Постановлением ЦИК был установлен особый порядок расследования и рассмотрения дел о терроре. Следствие по таким делам должно было вестись ускоренным порядком и продолжаться не более десяти дней; обвинительное заключение вручалось обвиняемым за одни сутки до рассмотрения дела в суде; дела слушались без участия сторон — прокурора и защитника; кассационное обжалование приговоров и даже подача ходатайств о помиловании не допускались; приговор к высшей мере наказания должен был приводиться в исполнение немедленно после его вынесения [150].

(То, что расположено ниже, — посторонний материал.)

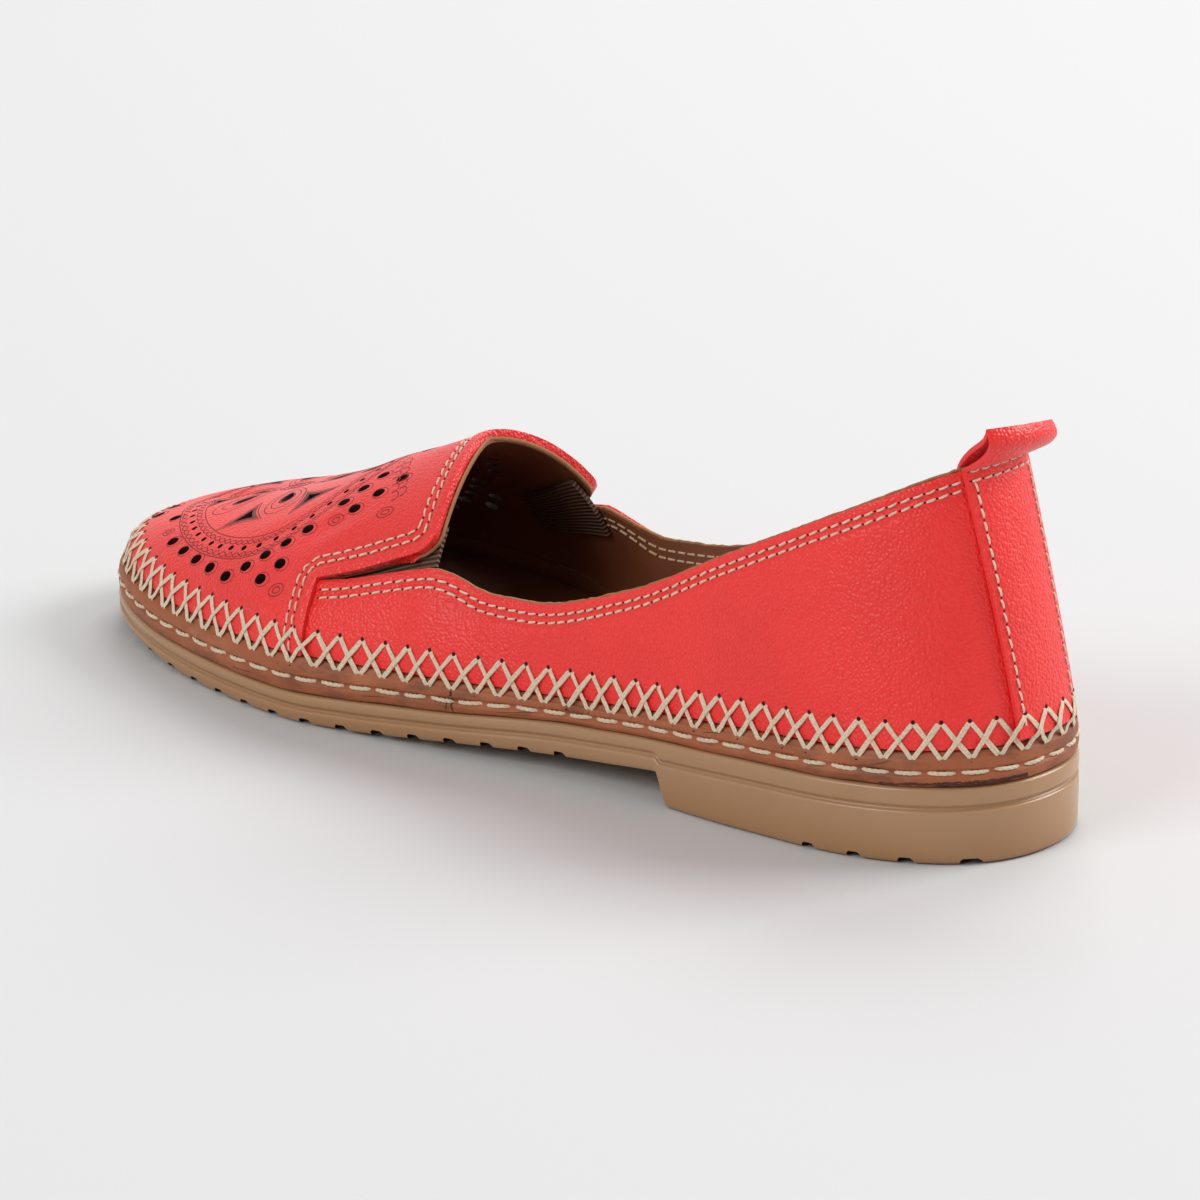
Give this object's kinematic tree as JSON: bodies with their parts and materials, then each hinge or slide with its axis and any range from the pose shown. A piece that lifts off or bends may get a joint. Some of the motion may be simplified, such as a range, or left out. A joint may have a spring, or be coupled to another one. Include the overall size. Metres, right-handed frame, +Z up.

8 декабря Прокурор СССР Акулов и председатель Верховного суда СССР Винокуров подписали директиву, в которой содержался перечень лиц, покушение на жизнь которых должно было квалифицироваться как террористические акты. Этой же директивой предписывалось придать закону обратную силу, т. е. все дела о терроре, не законченные до 1 декабря, рассматривать в порядке, установленном новым законом.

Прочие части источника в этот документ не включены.